Hundreds of people, young and old, cheering and waving flags, turned out to support soldiers from The Rifles as they marched through Gloucester after being granted the freedom of the city last week.
Nearly 200 soldiers representing the seven battalions of the regiment took part, accompanied by the Salamanca Band of The Rifles, Old Comrades from the ‘Glorious Glosters’, the British Korean Veterans Association and the Royal Gloucestershire, Berkshire and Wiltshire Regiment, and members of the Gloucestershire Army Cadet Force.
Marching troops came from 4th Battalion The Rifles (4 RIFLES), a light role infantry battalion based in Bulford, and from A Company, 6th Battalion The Rifles (6 RIFLES), a Territorial Army (TA) battalion based in Gloucester.

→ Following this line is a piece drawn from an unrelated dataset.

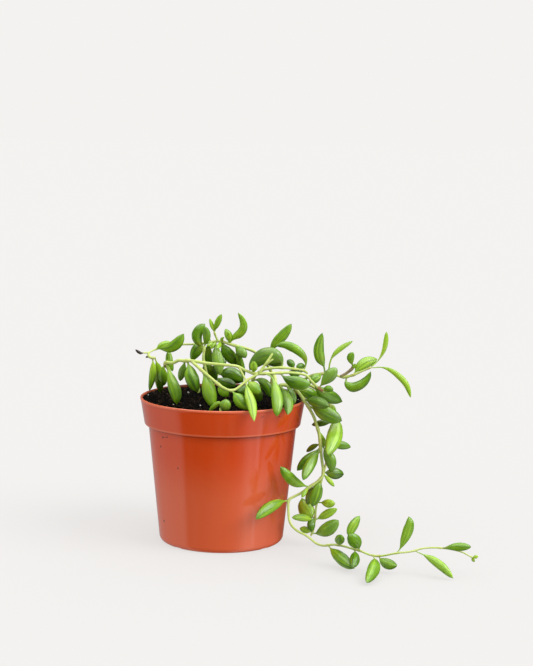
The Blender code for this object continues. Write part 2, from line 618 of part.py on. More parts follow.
def collar_inside(height):
    """Inner radius of the collar at a height."""
    low, high = POT_HEIGHT - COLLAR_HEIGHT + 1.4, POT_HEIGHT - 0.7
    share = (height - low) / (high - low)
    foot = COLLAR_FOOT_RADIUS - WALL
    return foot + (RIM_RADIUS - WALL - 0.15 - foot) * share


def make_soil(holes):
    """Soil that fills the pot, with a hole for each stem that stands in it."""
    side = []
    inside = pot_inside()
    shrink = math.cos(math.pi / POT_STEPS)
    for radius, height in inside[:-1]:
        side.append((radius * shrink - SOIL_GAP, height))
    side[0] = (side[0][0], side[0][1] + SOIL_GAP)
    edge = collar_inside(SOIL_LEVEL) * shrink - SOIL_GAP
    profile = [(0, side[0][1])] + side + [(edge, SOIL_LEVEL - 1.4)]
    profile += [(edge * share, SOIL_LEVEL) for share in (0.93, 0.8, 0.64, 0.46, 0.26)]
    profile.append((0, SOIL_LEVEL))
    builder = turned(profile, SOIL_STEPS)
    for point in builder.verts:
        if point.co.z > SOIL_LEVEL - 2.0:
            at_wall = point.co.z < SOIL_LEVEL - 1.0
            point.co.z = soil_height(point.co.x, point.co.y)
            if at_wall:
                wider = (collar_inside(point.co.z) * shrink - SOIL_GAP) / edge
                point.co.x *= wider
                point.co.y *= wider
    made = mesh_object("potting_soil", builder, material("potting_soil", SOIL_COLOUR, 0.95))
    cutters = []
    for x, y, radius in holes:
        level = soil_height(x, y)
        cutters.append(mesh_object("stem_hole", cylinder(
            radius + HOLE_GAP, level - ROOT_DEPTH - HOLE_GAP, level + 8.0, (x, y), 8,
        )))
    apply_boolean(made, cutters, "DIFFERENCE")
    return made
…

About 600 soldiers from 4 RIFLES were deployed to Afghanistan during 2009 and 2010. The battalion tragically lost seven soldiers during those two tours, but featured highly in the operational honours and awards lists.
6 RIFLES is currently deploying TA soldiers to Afghanistan with 3 Commando Brigade.

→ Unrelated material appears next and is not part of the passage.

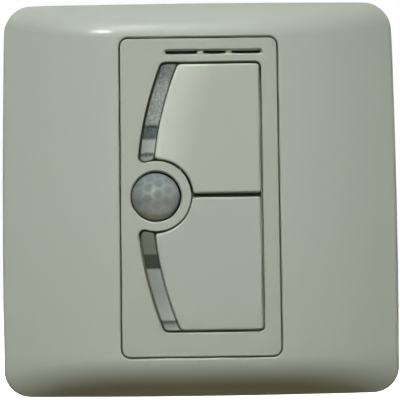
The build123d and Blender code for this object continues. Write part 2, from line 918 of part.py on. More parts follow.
def terminal_screw(x):
    low, high = terminal_head_heights
    head = post(x, terminal_screw_z, terminal_head, low, high)
    screw = head + post(x, terminal_screw_z, terminal_shank, high - lap, terminal_tip)
    return slotted(screw, x, terminal_screw_z, low - past, low + drive_deep, terminal_head)


def housing_screw(x, z):
    top = yoke_thick + screw_head_tall
    head = post(x, z, screw_head, yoke_thick, top)
    head = fillet(edges_at(head, top), screw_head_tall / 2)
    screw = head + post(x, z, shank_radius, yoke_thick - shank_long, yoke_thick + lap)
    return slotted(screw, x, z, top - drive_deep, top + past, screw_head)


# Boards and what sits on them


def board(size, cut, low):
    outline = chamfer(Rectangle(*size).vertices(), cut)
    return layer(outline, low, low + board_thick)


def pin_xs():
    return [header_x + header_pitch * (i - (header_count - 1) / 2) for i in range(header_count)]


def control_board():
    plate = board(control_size, control_cut, control_low)
    for x in pin_xs():
        plate -= post(x, header_z, pin_hole, control_low - past, control_top + past)
    for x, z in lead_places():
        plate -= post(x, z, lead_hole, control_low - past, control_top + past)
    return plate


def power_board():
    plate = board(power_size, power_cut, power_low)
    for x in pin_xs():
        plate -= post(x, header_z, pin_hole, power_low - past, power_top + past)
    for x in terminal_xs():
        plate -= centred_block(x, terminal_screw_z, tag_hole, (power_low - past, power_top + past))
    for side in (-1, 1):
        x = varistor_place[0] + side * varistor_leads[0]
        plate -= post(x, varistor_place[1], varistor_hole, power_low - past, power_top + past)
    return plate


def header_blocks():
    """The two plastic strips that hold the long pins between the boards."""
    size = (header_pitch * header_count, header_block)
    strips = []
    for low in (power_top, control_low - header_block):
        strip = centred_block(header_x, header_z, size, (low, low + header_block))
        for x in pin_xs():
            hole = (low - past, low + header_block + past)
            strip -= centred_block(x, header_z, (pin_width, pin_width), hole)
        strips.append(strip)
    return strips


def header_pins():
    span = (power_low - pin_tail, control_top + pin_head)
    return [centred_block(x, header_z, (pin_width, pin_width), span) for x in pin_xs()]


def upper_tact_switch():
    """The body of the push switch under the button, with a bore for its stem."""
    top = control_top + tact_tall
    square = chamfer(Rectangle(tact_size, tact_size).vertices(), tact_corner)
    body = layer(at(presser_x, presser_z, square), control_top, top)
    reach, radius, tall = tact_rivet
    for x in (-reach, reach):
        for z in (-reach, reach):
            body += post(presser_x + x, presser_z + z, radius, top - lap, top + tall)
    return body - post(presser_x, presser_z, stem_radius + stem_clear, stem_bore_low, top + past)


def upper_tact_plunger():
    stem = post(presser_x, presser_z, stem_radius, *stem_heights)
    return fillet(edges_at(stem, stem_heights[1]), stem_edge)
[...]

The parade started at the Victoria Basin Dock where the freedom of the city was conferred upon The Rifles by the Mayor of Gloucester, Councillor Jan Lugg, accompanied by the Colonel Commandant of The Rifles, General Sir Nick Parker, who is currently Commander-in-Chief of the British Army’s Land Forces.
At the same time the Lord-Lieutenant of Gloucestershire, Dame Janet Trotter, presented new Rifles banners to the county’s Army Cadet Force.
General Parker said:
It is a great honour to have the Freedom of Gloucester. It is a very important moment when we can connect with the towns and cities where our soldiers come from, who support us, and who recognise and look after our veterans.
Following the parade, a service of commemoration to mark the 60th anniversary of the Battle of Imjin River took place at Gloucester Cathedral.
The small stone cross carved by Colonel J P Carne, Commanding Officer of the 1st Battalion of the Gloucestershire Regiment, while he was a prisoner of war after the Battle of Imjin River, was carried to the altar by 81-year-old Sam Mercer, a veteran of the Korean War.
During the moving service two Elizabeth Cross presentations were made to relatives of Glosters who died as a result of serving in Korea, and Major Charlie Grist, the grandson of the Second-in-Command of the 1st Battalion of the Gloucestershire Regiment during the battle, read the US Presidential Distinguished Unit Citation that was awarded to the regiment for ‘extraordinary heroism in action against an armed enemy’.